Task data

>> Begin

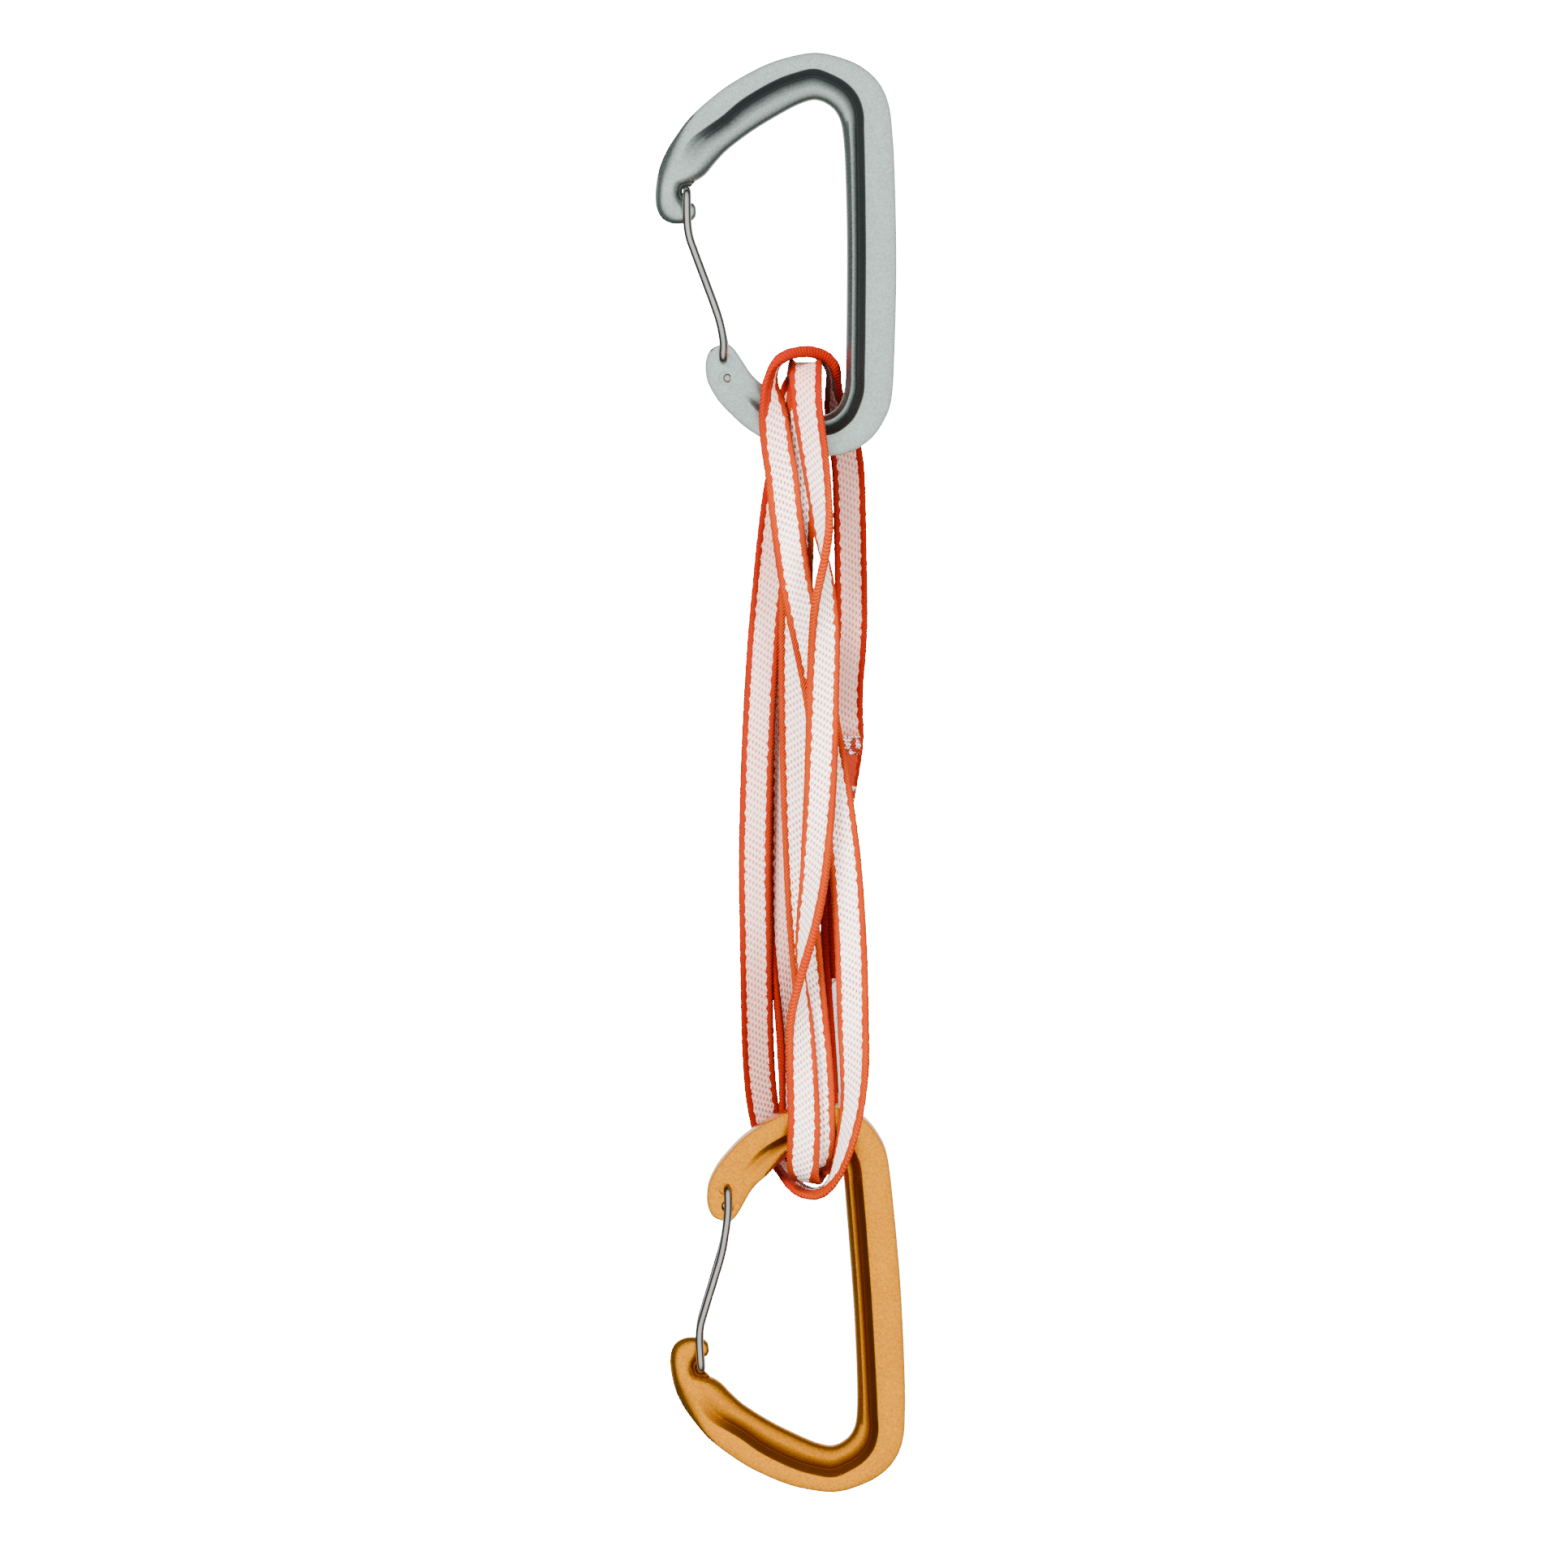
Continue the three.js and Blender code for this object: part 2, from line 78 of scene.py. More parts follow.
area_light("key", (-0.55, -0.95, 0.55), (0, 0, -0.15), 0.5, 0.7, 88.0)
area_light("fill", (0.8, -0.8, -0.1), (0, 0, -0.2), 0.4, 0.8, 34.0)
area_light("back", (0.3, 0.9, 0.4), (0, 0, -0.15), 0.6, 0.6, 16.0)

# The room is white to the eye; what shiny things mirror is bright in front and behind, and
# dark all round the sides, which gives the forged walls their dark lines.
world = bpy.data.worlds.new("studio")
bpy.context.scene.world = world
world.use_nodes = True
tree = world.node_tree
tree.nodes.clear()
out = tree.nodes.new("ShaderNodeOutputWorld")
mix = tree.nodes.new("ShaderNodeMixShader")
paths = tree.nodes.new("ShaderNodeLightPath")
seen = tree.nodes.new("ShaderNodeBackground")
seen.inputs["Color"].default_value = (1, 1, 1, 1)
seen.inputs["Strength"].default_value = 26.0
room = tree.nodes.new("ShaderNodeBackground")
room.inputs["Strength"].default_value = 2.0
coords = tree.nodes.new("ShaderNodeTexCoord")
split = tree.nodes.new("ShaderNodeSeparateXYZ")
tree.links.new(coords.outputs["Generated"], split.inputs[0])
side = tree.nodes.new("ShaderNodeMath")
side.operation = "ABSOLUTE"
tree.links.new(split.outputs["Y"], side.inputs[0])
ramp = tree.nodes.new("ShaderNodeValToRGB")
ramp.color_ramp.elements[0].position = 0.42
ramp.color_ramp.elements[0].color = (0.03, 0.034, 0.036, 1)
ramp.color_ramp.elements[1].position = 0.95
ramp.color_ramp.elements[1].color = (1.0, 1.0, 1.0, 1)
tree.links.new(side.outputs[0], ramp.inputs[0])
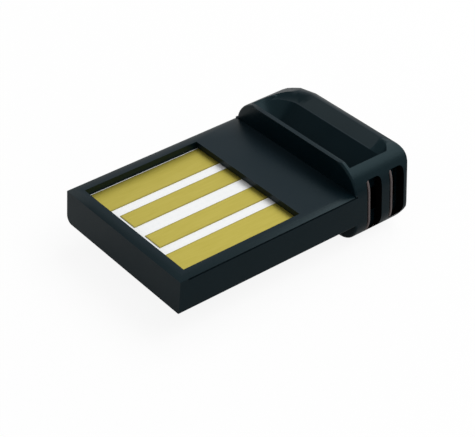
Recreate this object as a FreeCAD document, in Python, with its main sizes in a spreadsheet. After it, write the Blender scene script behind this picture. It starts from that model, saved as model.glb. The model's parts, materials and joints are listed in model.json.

>> End

What you will do
Quote the records above from their first line through the line containing "0.6, 0.6, 16.0)", both ends included.

Response
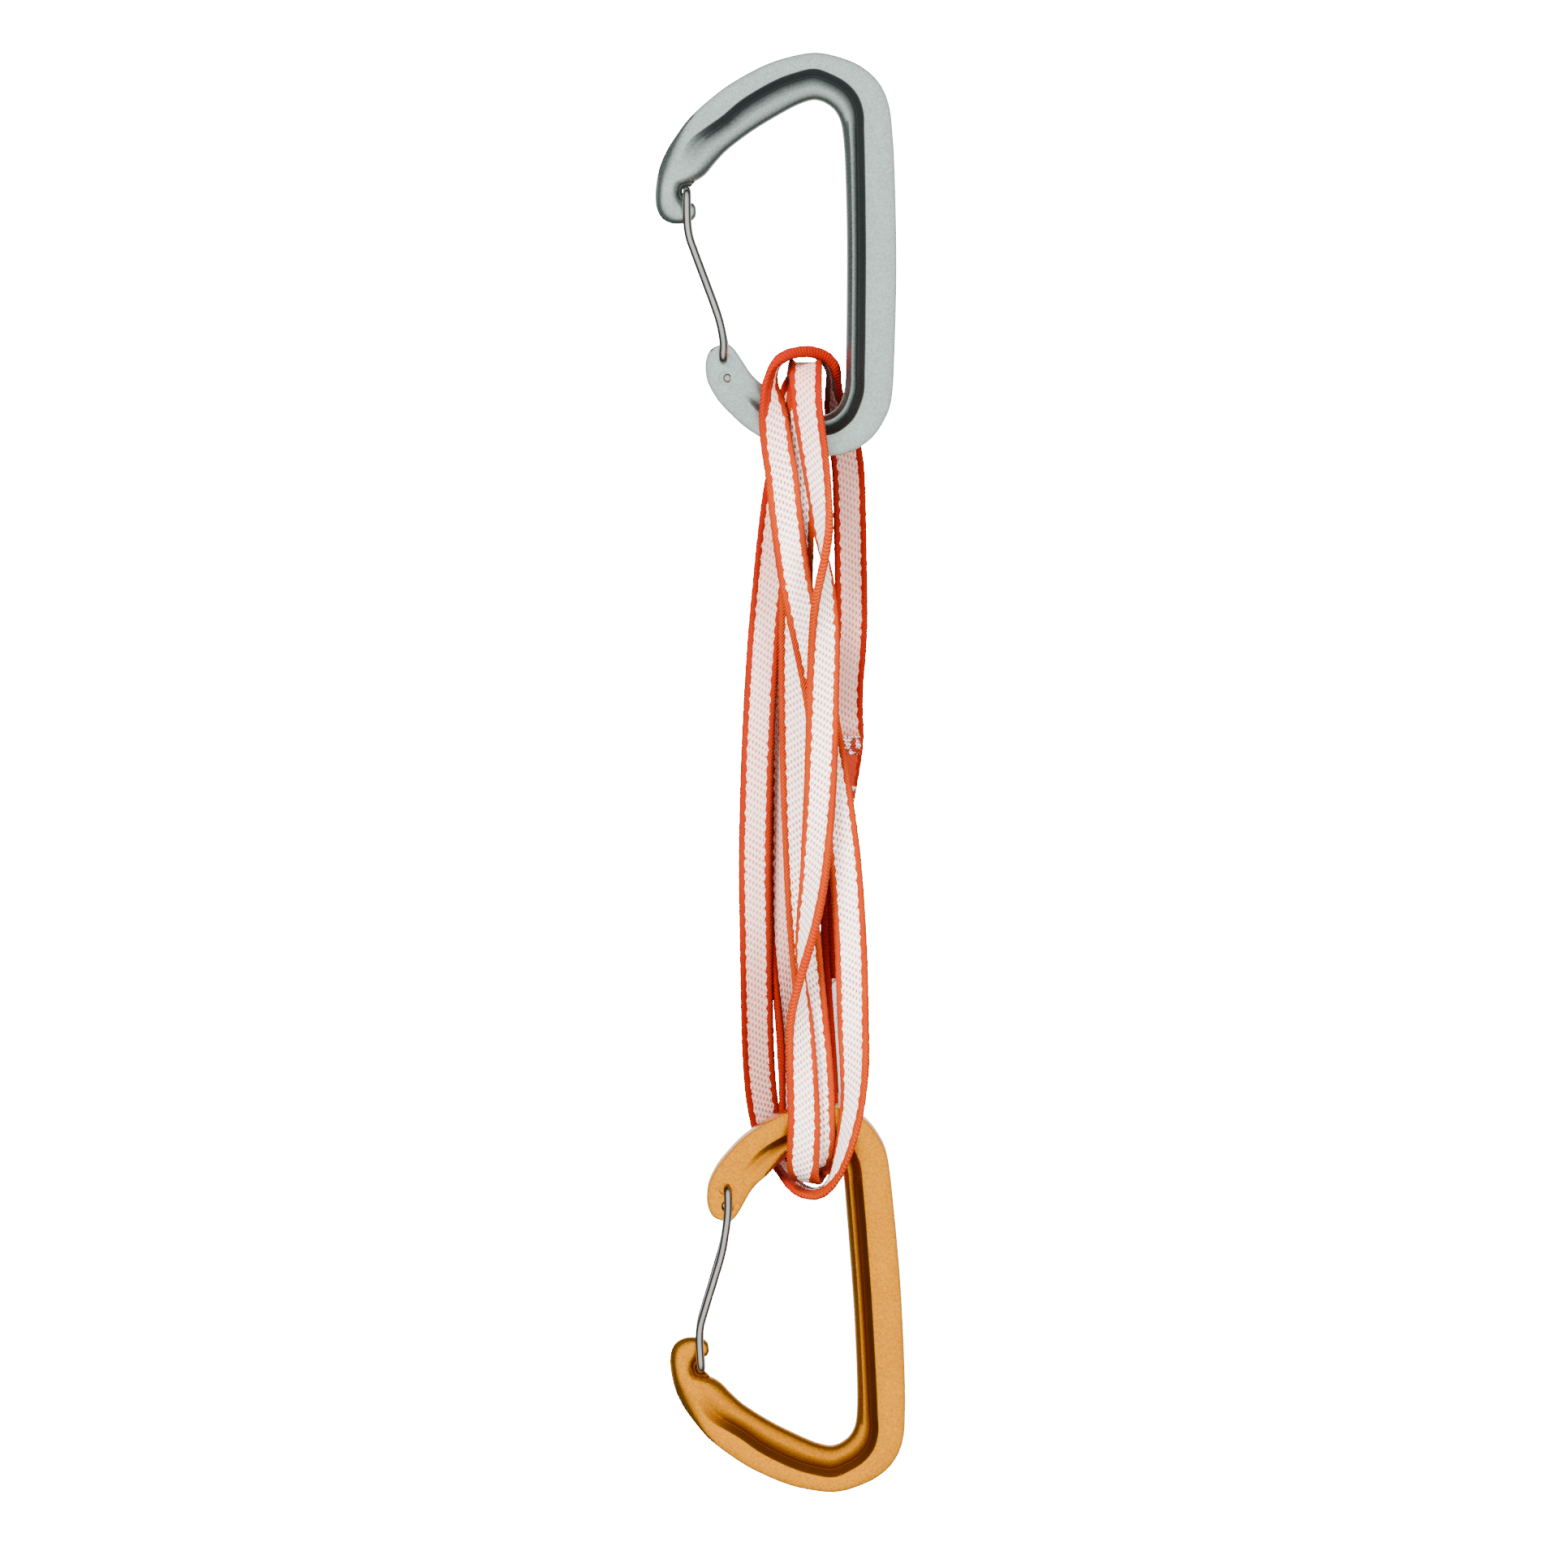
Continue the three.js and Blender code for this object: part 2, from line 78 of scene.py. More parts follow.
area_light("key", (-0.55, -0.95, 0.55), (0, 0, -0.15), 0.5, 0.7, 88.0)
area_light("fill", (0.8, -0.8, -0.1), (0, 0, -0.2), 0.4, 0.8, 34.0)
area_light("back", (0.3, 0.9, 0.4), (0, 0, -0.15), 0.6, 0.6, 16.0)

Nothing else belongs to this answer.